Send timelines in writing.
Communicate Often
Silence creates doubt. Updates build trust.
A studio founder shared this moment. “I once went quiet for two weeks while refining a concept. The client thought I vanished. Now I send a short progress email every Friday.”
Simple habits prevent stress.
Protecting Creative Energy
Independent work can blur lines. Home becomes office. Work becomes constant.
Burnout is real. The World Health Organization recognizes burnout as an occupational phenomenon linked to unmanaged stress.
Intentional studios protect energy.
Set Clear Work Hours
Just because you can answer emails at midnight does not mean you should.
Action steps:
- Define office hours.
- Use auto-responses after hours.
- Schedule personal days.
Boundaries sustain creativity.
Stay Inspired
Independent designers must refill their creative tank.
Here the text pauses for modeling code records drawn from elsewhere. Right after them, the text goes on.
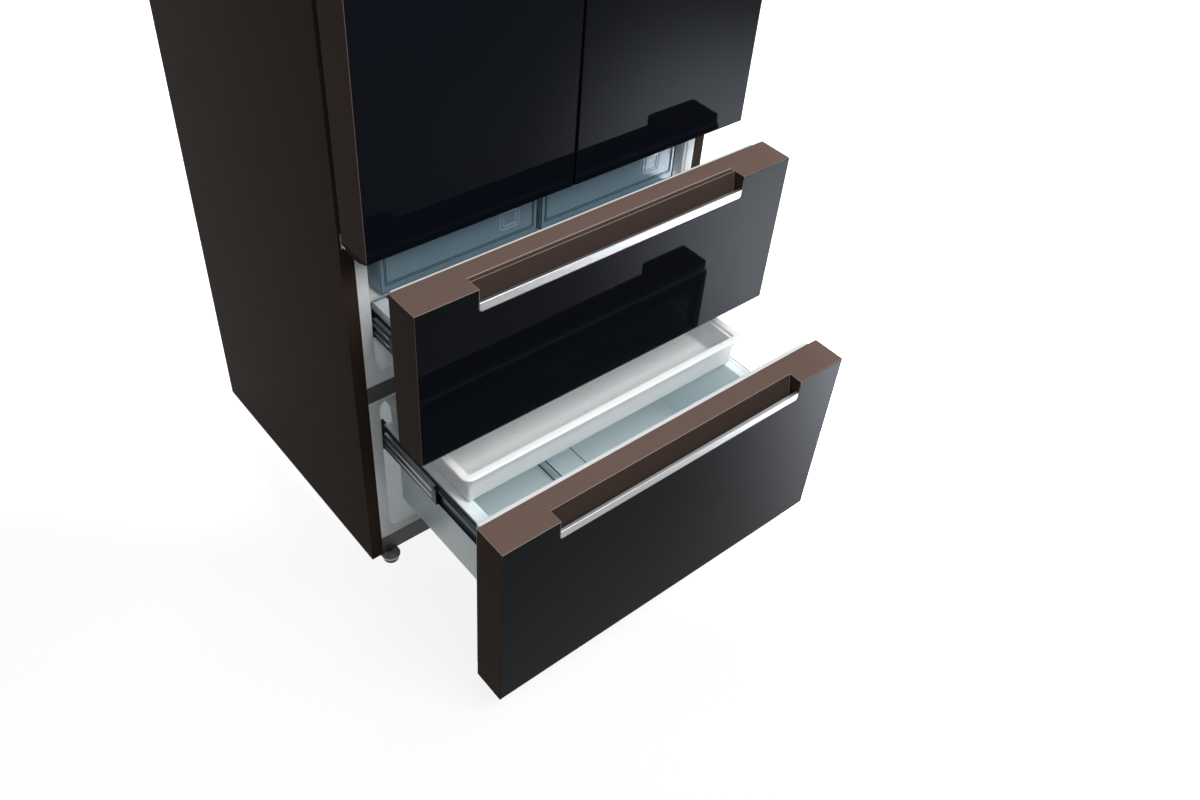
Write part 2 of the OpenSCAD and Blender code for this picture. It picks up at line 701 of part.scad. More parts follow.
module outer_rails() color([0.35, 0.36, 0.38]) placed() both_sides()
  along_y(rail_y, rail_y + rail_len) {
    translate([0, middle_rail_z]) rail_outer();
    translate([0, lower_rail_z]) rail_outer();
  }

// A middle member, out by half the drawer's opening, with its black end stop
module slide_members(out, z) translate([0, -out / 2, 0]) both_sides() {
  along_y(rail_y, rail_y + rail_len) translate([0, z]) rail_middle();
  inner_h = rail_h / 2 - rail_wall - rail_gap;
  along_y(rail_y + 1, rail_y + 12) translate([0, z])
    plain(cav_x - inner_u + rail_gap, cav_x - middle_u, 1 - inner_h, inner_h - 1);
}

module middle_slide_members() color([0.3, 0.32, 0.34]) placed()
  slide_members(middle_out, middle_rail_z);

module lower_slide_members() color([0.3, 0.32, 0.34]) placed()
  slide_members(lower_out, lower_rail_z);

// An inner member with the angle that carries the basket's rim
module inner_rails(out, z, rim_z, lip_h) translate([0, -out, 0]) both_sides()
  along_y(panel_y, rail_y + rail_len) {
    under = rim_z - lip_h - 2.5;
    web_x = cav_x - rail_t;
    translate([0, z]) rail_inner();
    plain(web_x, web_x + rail_web, z, under + rail_web);
    plain(hook_x, web_x + rail_web, under, under + rail_web);
    plain(hook_x, hook_x + rail_web, under, rim_z - 4);
  }

module middle_inner_rails() color([0.42, 0.45, 0.47]) placed()
  inner_rails(middle_out, middle_rail_z, middle_rim_z, middle_lip_h);

module lower_inner_rails() color([0.42, 0.45, 0.47]) placed()
  inner_rails(lower_out, lower_rail_z, lower_rim_z, lower_lip_h);

// Doors

// Side outline of a door from the glass plane to its rear, with the rolled lower cap
function door_outline(z0, z1) = let (cap_run = door_t - cap_r - cap_flat) concat(
  [for (t = [0 : 0.2 : 1]) [cap_run * t, z0 - cap_drop * sin(90 * t)]],
  [for (a = [-90 : 15 : 0]) [door_t - cap_r + cap_r * cos(a),
    z0 - cap_drop + cap_r + cap_r * sin(a)]],
  [[door_t, z1], [0, z1]]);

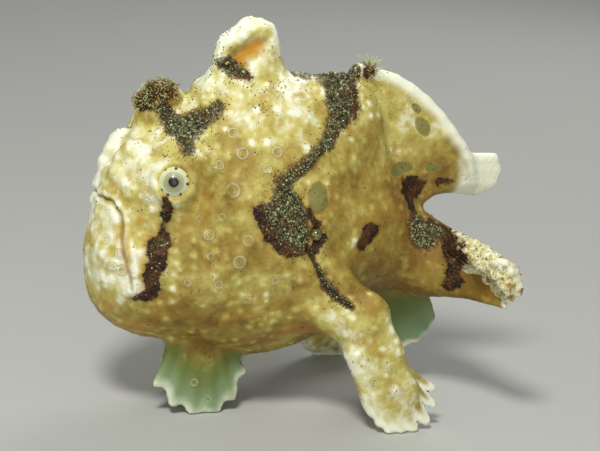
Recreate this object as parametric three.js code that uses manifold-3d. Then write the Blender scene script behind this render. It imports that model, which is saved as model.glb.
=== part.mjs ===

Travel. Museums. Books. Conversations. Outdoor time.
One designer described sitting at a rocky beach after a tough client call. “I stared at the horizon for ten minutes. The problem felt smaller. The solution felt clearer.” Space fuels ideas.
Measuring Growth
Growth is not just revenue. It includes reputation, referrals, and satisfaction.
Track progress.
Action steps:
- Review income quarterly.
- Ask clients for feedback.
- Update portfolio twice a year.
- Set annual goals for revenue and client type.
Small adjustments compound.
According to FreshBooks, freelancers who set financial goals earn 27 percent more on average than those who do not.
Data rewards discipline.
The Long Game
Independent studios are not overnight success stories. They grow through steady work.
Intent shapes direction. Direction shapes outcome.
From agency experience comes skill. From independence comes ownership.
Building a creative practice with intention means choosing clients carefully. Pricing fairly. Communicating clearly. Protecting time. Improving systems.
It means waking up knowing why you work.
That reason becomes the studio’s foundation.
And foundations, when built on purpose, last.